Gabriela Albuquerque
LITORAL,
LITERAL,
LUTORAL.
Exposição no Coletivo Amarelo.
Lisboa, 2023.
Por que as súbitas mortes acontecidas em dias profundos, de sol, te impressionam e te comovem?
Mário Peixoto, A voz da grande calmaria.
Em seu texto Um mar que se desarma em letras: litoral, literal, lutoral, o psicanalista Edson Luiz André de Souza aborda o livro Morte em Pleno Verão do escritor Yukio Mishima. Na trama, num dia ensolarado e quente de verão, uma jovem mãe perde dois de seus três filhos num afogamento enquanto fazia uma sesta. A história é analisada a partir do conceito de Lituraterra de Jacques Lacan pois “o litoral marca o encontro dos heterogêneos e, por isto, Lacan sublinha com todas as letras que `decisiva é apenas a condição litoral´”. A tragédia passa-se numa praia que nos “faz lembrar nossas saudosas praias de infância”, assim como a série de pinturas Inúteis Paisagens de Gabriela Albuquerque. Durante o pior período da pandemia de COVID 19, a artista caminhava diariamente por praias paradisíacas do litoral lisboeta e representava-as incessantemente em pinturas de vários tamanhos. Possivelmente perguntava-se para que tanta beleza se há tanta tragédia acontecendo no mundo?

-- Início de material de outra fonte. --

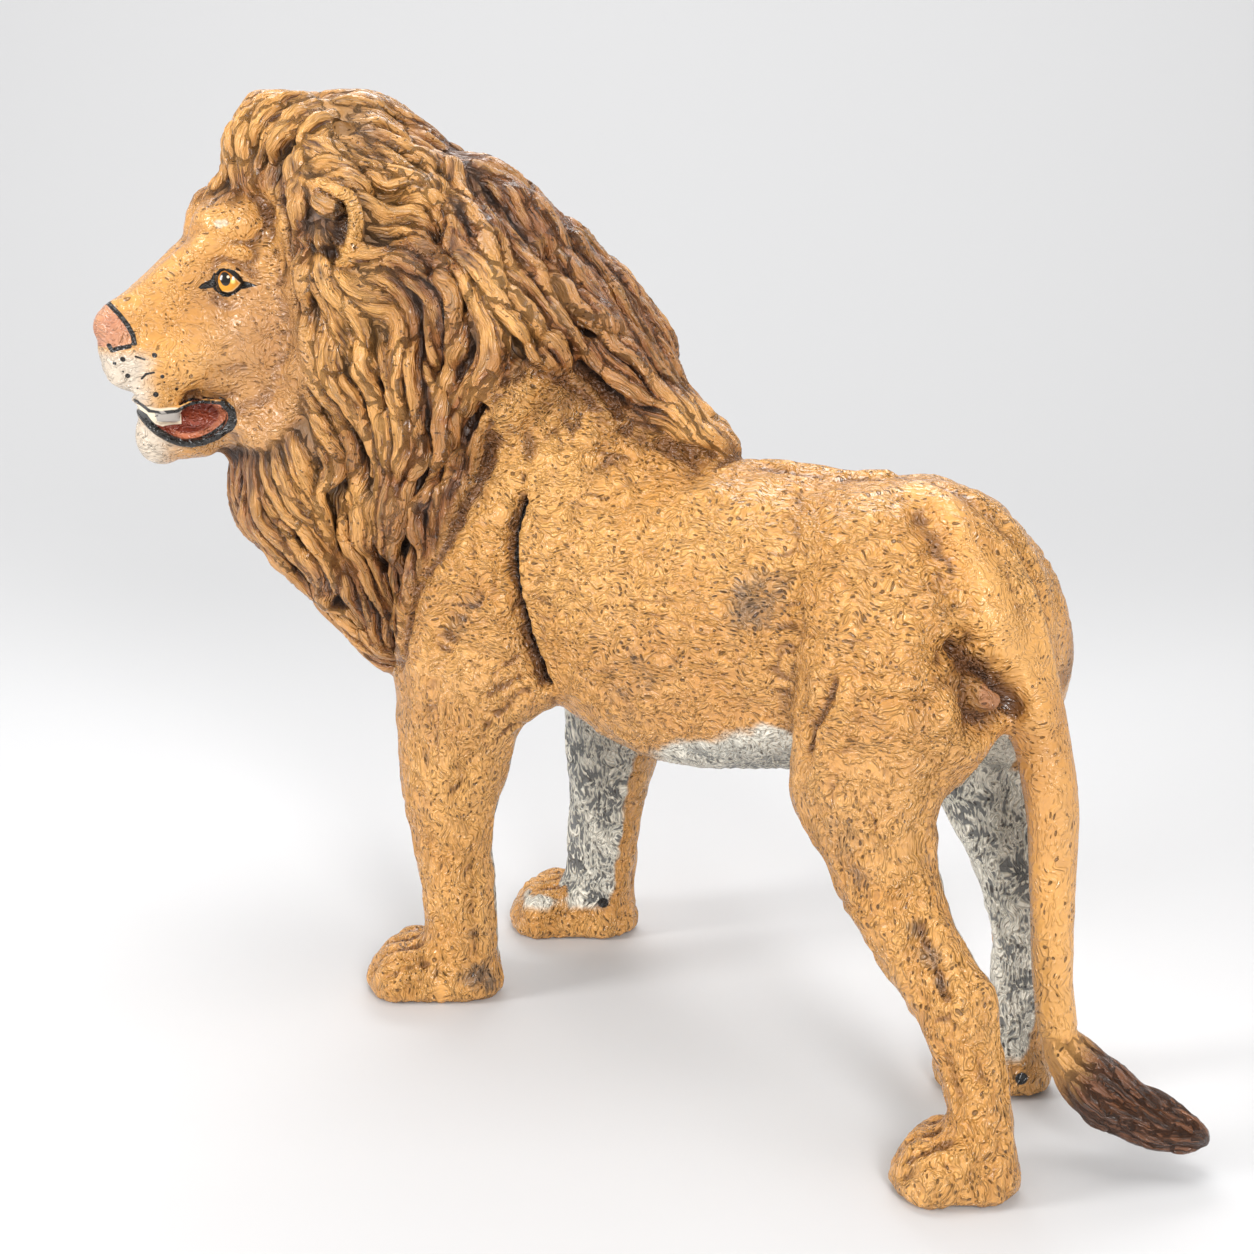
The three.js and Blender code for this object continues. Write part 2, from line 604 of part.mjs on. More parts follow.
// A closed mesh as typed arrays, thinned by joining the two ends of an edge where that moves
// the surface least. Each corner keeps the sum of the squared distances to the planes that
// met in it, as a quadric of ten numbers.
class Thinner {
  constructor(corners, faces) {
    this.place = Float64Array.from(corners);
    this.faces = Int32Array.from(faces);
    this.alive = new Uint8Array(faces.length / 3).fill(1);
    this.count = faces.length / 3;
    this.quadrics = new Float64Array((corners.length / 3) * 10);
    this.around = Array.from({ length: corners.length / 3 }, () => []);
    for (let f = 0; f < this.count; f++) this.addPlane(f);
  }

  corner(v) {
    return new THREE.Vector3().fromArray(this.place, 3 * v);
  }

  addPlane(f) {
    const ids = this.faces.subarray(3 * f, 3 * f + 3);
    const [p, q, r] = [this.corner(ids[0]), this.corner(ids[1]), this.corner(ids[2])];
    const normal = q.sub(p).cross(r.sub(p));
    const area = normal.length();
    normal.divideScalar(Math.max(area, 1e-12));
    const plane = [normal.x, normal.y, normal.z, -normal.dot(p)];
    for (const v of ids) {
      this.around[v].push(f);
      let slot = 10 * v;
      for (let a = 0; a < 4; a++)
        for (let b = a; b < 4; b++) {
          this.quadrics[slot] += area * plane[a] * plane[b];
          slot++;
        }
    }
  }

  // The best place for the corner that two corners become, and what it costs.
  join(a, b) {
    const q = new Float64Array(10);
    for (let n = 0; n < 10; n++) {
      q[n] = this.quadrics[10 * a + n] + this.quadrics[10 * b + n];
    }
    const [pa, pb] = [this.corner(a), this.corner(b)];
    const cost = (p) =>
      q[0] * p.x * p.x + 2 * q[1] * p.x * p.y + 2 * q[2] * p.x * p.z + 2 * q[3] * p.x +
      q[4] * p.y * p.y + 2 * q[5] * p.y * p.z + 2 * q[6] * p.y +
      q[7] * p.z * p.z + 2 * q[8] * p.z + q[9];
    const length = pa.distanceToSquared(pb);
    const slope = new THREE.Matrix3(q[0], q[1], q[2], q[1], q[4], q[5], q[2], q[5], q[7]);
    const middle = pa.clone().lerp(pb, 0.5);
    const places = [middle];
    if (Math.abs(slope.determinant()) > 1e-6) {
      const best = new THREE.Vector3(-q[3], -q[6], -q[8]).applyMatrix3(slope.invert());
      best.z = Math.max(best.z, 0);
      if (best.distanceToSquared(middle) < 2 * length) places.push(best);
    }
    // the flat underside stays flat
    if (pa.z < 0.01 || pb.z < 0.01) places.splice(0, 2, pa.z < pb.z ? pa : pb);
    const ranked = places.map((place) => ({ a, b, place, cost: cost(place) + 2e-3 * length }));
    return ranked.reduce((least, other) => (other.cost < least.cost ? other : least));
  }

  neighbours(v) {
    const found = new Set();
    for (const f of this.around[v])
      for (let n = 0; n < 3; n++) found.add(this.faces[3 * f + n]);
    found.delete(v);
    return found;
  }

  // Whether the faces at a corner keep facing the same way when it moves.
  keepsFacing(v, other, place) {
    for (const f of this.around[v]) {
      const ids = this.faces.subarray(3 * f, 3 * f + 3);
      if (ids.includes(other)) continue;
      const before = Array.from(ids, (id) => this.corner(id));
      const after = Array.from(ids, (id) => (id === v ? place : this.corner(id)));
      const [n, m] = [before, after].map(([p, q, r]) => q.clone().sub(p).cross(r.clone().sub(p)).normalize());
      if (n.dot(m) < 0.4) return false;
    }
    return true;
  }

  collapse({ a, b, place }) {
    place.toArray(this.place, 3 * a);
    for (let n = 0; n < 10; n++) {
      this.quadrics[10 * a + n] += this.quadrics[10 * b + n];
    }
    for (const f of this.around[b]) {
      const ids = this.faces.subarray(3 * f, 3 * f + 3);
      if (ids.includes(a)) {
        this.alive[f] = 0;
        this.count--;
        for (const v of ids) {
          if (v !== b) this.around[v] = this.around[v].filter((g) => g !== f);
        }
      } else {
        ids[ids.indexOf(b)] = a;
        this.around[a].push(f);
      }
    }
    this.around[b] = [];
  }

  // Joins edges in rounds, the cheapest first and no two that touch in one round.
  thin(target) {
    while (this.count > target) {
      const edges = [];
      for (let f = 0; f < this.alive.length; f++) {
        if (!this.alive[f]) continue;
        for (let n = 0; n < 3; n++) {
          const [a, b] = [this.faces[3 * f + n], this.faces[3 * f + ((n + 1) % 3)]];
          if (a < b) edges.push(this.join(a, b));
        }
      }
      edges.sort((first, second) => first.cost - second.cost);
      const used = new Uint8Array(this.around.length);
      const dearest = edges[Math.floor(edges.length * 0.35)].cost;
      const before = this.count;
      for (const edge of edges) {
        if (edge.cost > dearest || this.count <= target) break;
        if (used[edge.a] || used[edge.b]) continue;
        const [left, right] = [this.neighbours(edge.a), this.neighbours(edge.b)];
        const shared = [...left].filter((v) => right.has(v));
        if (shared.length !== 2) continue;
        if (!this.keepsFacing(edge.a, edge.b, edge.place)) continue;
        if (!this.keepsFacing(edge.b, edge.a, edge.place)) continue;
        this.collapse(edge);
        for (const v of [...left, ...right]) {
          used[v] = 1;
        }
      }
      if (this.count === before) break;
    }
  }

  geometry() {
    const geometry = new THREE.BufferGeometry();
    const faces = [];
    this.alive.forEach((alive, f) => alive && faces.push(...this.faces.subarray(3 * f, 3 * f + 3)));
    geometry.setAttribute("position", new THREE.Float32BufferAttribute(this.place, 3));
    geometry.setIndex(faces);
    return mergeVertices(geometry.toNonIndexed(), 1e-5); // without the corners that are gone
  }
}

async function lionGeometry() {
  const low = new THREE.Vector3(-75, -66, -5.25);
  const high = new THREE.Vector3(138, 42, 166);
  const clay = new Clay(low, high, CELL);
  addTrunk(clay);
  for (const s of [-1, 1]) {
    addForeleg(clay, s);
    addHindleg(clay, s);
  }
  addTail(clay);
  cutCreases(clay);
  addNeck(clay);
  addHead(clay);
  const mane = new Clay(low, high, CELL);
  addMane(mane);
  clay.merge(mane, 1.5);
  addLocks(clay, mane);
  for (const s of [-1, 1]) addEar(clay, s);
  // the flat underside
  clay.visit(new THREE.Box3(low, high.clone().setZ(12)), (n, point) => {
    clay.field[n] = Math.max(clay.field[n], -point.z);
  });
  // crumbs of clay that float beside the lion are left out
  const wasm = await Module();
  wasm.setup();
  const skin = mergeVertices(clay.skin(), 1e-4);
  const mesh = new wasm.Mesh({
    numProp: 3,
    vertProperties: skin.attributes.position.array,
    triVerts: new Uint32Array(skin.index.array),
  });
  const whole = new wasm.Manifold(mesh);
  const largest = whole.decompose().sort((a, b) => b.volume() - a.volume())[0].getMesh();
  const thinner = new Thinner(largest.vertProperties, largest.triVerts);
  thinner.thin(FACETS);
  const geometry = thinner.geometry();
  geometry.computeVertexNormals();
  geometry.computeBoundingBox();
  const middle = geometry.boundingBox.getCenter(new THREE.Vector3());
  return geometry.translate(-middle.x, -middle.y, 0);
}

const geometry = await lionGeometry();
const lion = new THREE.Mesh(
  geometry,
  new THREE.MeshStandardMaterial({ color: 0xc9924f, roughness: 0.35, metalness: 0 }),
);
lion.name = "lion";
const figure = new THREE.Group();
figure.add(lion);

export default figure;
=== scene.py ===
# %% [markdown]
# # A cold-painted bronze lion
#
# The real piece is a hollow bronze casting about as long as a hand. A worker chased its coat with
# small punches, then a painter laid oil paint over the cold metal: ochre for the coat, brown
# washed into the mane, dark brown dots for pores, and a clear gloss over everything.
# The figure is one casting, so it is one skin here too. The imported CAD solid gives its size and
# pose, and this script gives it hair, a face and paint.

# %% Load the frame
import math

import bmesh
import bpy
import numpy as np
from mathutils import Matrix, Vector
from mathutils.kdtree import KDTree


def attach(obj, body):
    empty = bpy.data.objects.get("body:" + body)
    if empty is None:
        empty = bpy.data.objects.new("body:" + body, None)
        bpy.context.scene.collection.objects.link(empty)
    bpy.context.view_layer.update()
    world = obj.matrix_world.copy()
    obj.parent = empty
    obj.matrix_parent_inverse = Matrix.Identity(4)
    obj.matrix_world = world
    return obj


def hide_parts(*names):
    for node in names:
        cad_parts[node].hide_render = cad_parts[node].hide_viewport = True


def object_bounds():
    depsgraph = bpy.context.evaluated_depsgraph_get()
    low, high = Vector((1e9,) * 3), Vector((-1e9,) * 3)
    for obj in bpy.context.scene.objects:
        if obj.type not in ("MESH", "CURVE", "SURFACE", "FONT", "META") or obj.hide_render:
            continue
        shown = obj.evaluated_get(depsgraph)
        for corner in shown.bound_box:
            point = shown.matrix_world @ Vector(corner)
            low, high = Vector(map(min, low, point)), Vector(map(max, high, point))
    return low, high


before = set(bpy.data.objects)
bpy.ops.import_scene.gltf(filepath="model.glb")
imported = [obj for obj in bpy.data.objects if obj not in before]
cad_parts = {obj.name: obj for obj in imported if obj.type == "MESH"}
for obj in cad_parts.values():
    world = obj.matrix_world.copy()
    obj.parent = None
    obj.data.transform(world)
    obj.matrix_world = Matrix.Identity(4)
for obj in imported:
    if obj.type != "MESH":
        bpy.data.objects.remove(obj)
cad_low, cad_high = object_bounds()
print("CAD box", tuple(cad_low), tuple(cad_high))

# %% [markdown]
# ## Measures
#
# The lion is small, so it is modelled in millimetres on the bench and brought to metres at the
# end. The head is turned sixty degrees to the lion's left, so the face has a frame of its own:
# how far a point is behind the nose, to the right of it and above it.

# %% Frames for the body and for the head
MM = 0.001
NOSE_TIP = Vector((-86.10, -37.66, 115.3))
HEAD_BACK = Vector((0.5, 0.8660254, 0))
HEAD_RIGHT = Vector((-0.8660254, 0.5, 0))
UP = Vector((0, 0, 1))
SHIFT = Vector((38.50, -10.344, 0))  # from the solid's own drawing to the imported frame


def on_head(back, right, up):
    return NOSE_TIP + HEAD_BACK * back + HEAD_RIGHT * right + UP * up


def on_body(x, y, z):
    return Vector((x, y, z)) - SHIFT


def both(points):
    """The same points for the left and for the right side of the head."""
    return [[(b, r * side, u) for b, r, u in points] for side in (-1, 1)]


HEAD_TURN = Matrix((HEAD_BACK, HEAD_RIGHT, UP)).transposed().to_4x4()
print("nose tip", tuple(NOSE_TIP), "mm")

# %% [markdown]
# ## The camera
#
# The photograph was taken from behind the lion's left shoulder, a little above its back, with a
# short telephoto lens. The place, the turn and the lens were solved from the paws, which all
# stand on one floor, so they are written as plain numbers.

# %% Camera at the photograph's place
CAMERA_PLACE = Vector((203.5, -233.96, 154.0))
CAMERA_DOWN = math.radians(90 - 15.1)
CAMERA_TURN = math.radians(41.23)
CAMERA_LENS = 58.05

camera_data = bpy.data.cameras.new("camera")
camera_data.lens = CAMERA_LENS
camera_data.sensor_width = 36
camera_data.clip_start = 0.01
camera_data.clip_end = 20
camera = bpy.data.objects.new("camera", camera_data)
camera.location = CAMERA_PLACE * MM
camera.rotation_euler = (CAMERA_DOWN, 0, CAMERA_TURN)
bpy.context.scene.collection.objects.link(camera)
bpy.context.scene.camera = camera
bpy.context.scene.view_settings.view_transform = "Standard"
print("camera", tuple(camera.location), "lens", CAMERA_LENS)


# %% [markdown]
# ## Shader arithmetic
#
# Paint is mixed by sums and products of masks. This small wrapper lets them be written as
# ordinary expressions: every operator adds a Math node, and `node` adds any other one.

# %% A socket that can be added and multiplied
class Signal:
    def __init__(self, bench, socket):
        self.bench = bench
        self.socket = socket

    def math(self, operation, *others):
        values = dict(enumerate((self, *others)))
        return self.bench.node("ShaderNodeMath", {"operation": operation}, values)

    def __add__(self, other):
        return self.math("ADD", other)

    def __sub__(self, other):
        return self.math("SUBTRACT", other)

    def __rsub__(self, other):
        return self.bench.node("ShaderNodeMath", {"operation": "SUBTRACT"}, {0: other, 1: self})

    def __mul__(self, other):
        return self.math("MULTIPLY", other)

    __radd__ = __add__
    __rmul__ = __mul__

    def rise(self, low, high, shape="SMOOTHSTEP"):
        """0 below low and 1 above high, smooth between; low may be the larger one."""
        values = {"Value": self, "From Min": low, "From Max": high}
        return self.bench.node("ShaderNodeMapRange", {"interpolation_type": shape}, values)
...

Há mais de 30 anos, o litoral, esse lugar idílico, foi palco da súbita e dramática morte de seu pai. Gabriela teve de caminhar inúmeras vezes pela paisagem da praia do Guincho para retornar para a praia da infância, onde viveu seu maior infortúnio. Ela teve de pintar incansavelmente o litoral que frequenta atualmente para poder atravessar o oceano e retornar para a costa paulista. Podemos questionarmo-nos por que a artista nomeia essas paisagens de inúteis. Teria a paisagem alguma utilidade? Para a filósofa Anne Cauquelin, a paisagem é aprendizado da realidade do mundo, a constituição de normas para enquadrar a natureza numa tentativa de controlar o real dentro de quatro bordas. Portanto, a utilidade da pintura de paisagem no Ocidente foi desde o início um projeto de domínio. Para Gabriela Albuquerque, as paisagens são o lutoral, lugar do luto. Em Angola, a calunga significa tanto o mar quanto o além-túmulo.
Como num sonho uma casa vermelha desponta e performa uma narrativa que parece não ter começo e nem fim. Ela é a personagem principal da estória contada na série Casa de Praia. Num ritmo e recorte fílmicos, a vemos ao longe, conseguimos vê-la por dentro, mas não percebemos ao certo se ela está sendo engolida pelo mar ou emerge do mar. Essa é a casa em que Gabriela e sua família passavam as férias de verão até uma discussão levá-los a veranear em outra praia, onde a tragédia aconteceu. Depois da morte, um outro corte ocorre, o impedimento de voltar a esta vivenda. Na pintura ela assombra por sua vivacidade e autonomia. É o contrário da literalidade. O poeta Wally Salomão já dizia que a memória é uma ilha de edição e essa condição aparece em praticamente todos os trabalhos presentes nesta primeira exposição individual de Gabriela Albuquerque.
Por sua vez, Chico Diaz ativa outra paisagem tirando partido do mesmo estado onírico. Nas obras apresentadas na Menor Galeria de Lisboa, vemos a resiliência vegetal que germina por entre as pedras. O território é o inverso do litoral, é só terra, aridez. Mas apesar do clima agreste, uma árvore (r)existe. Aqui o encontro dos heterogêneos reside no solo. Se nas paisagens de Gabriela o paradisíaco trata da morte, nas de Chico a desolação trata da vida. Ambas carregam a ambiguidade e o que parece pode não ser.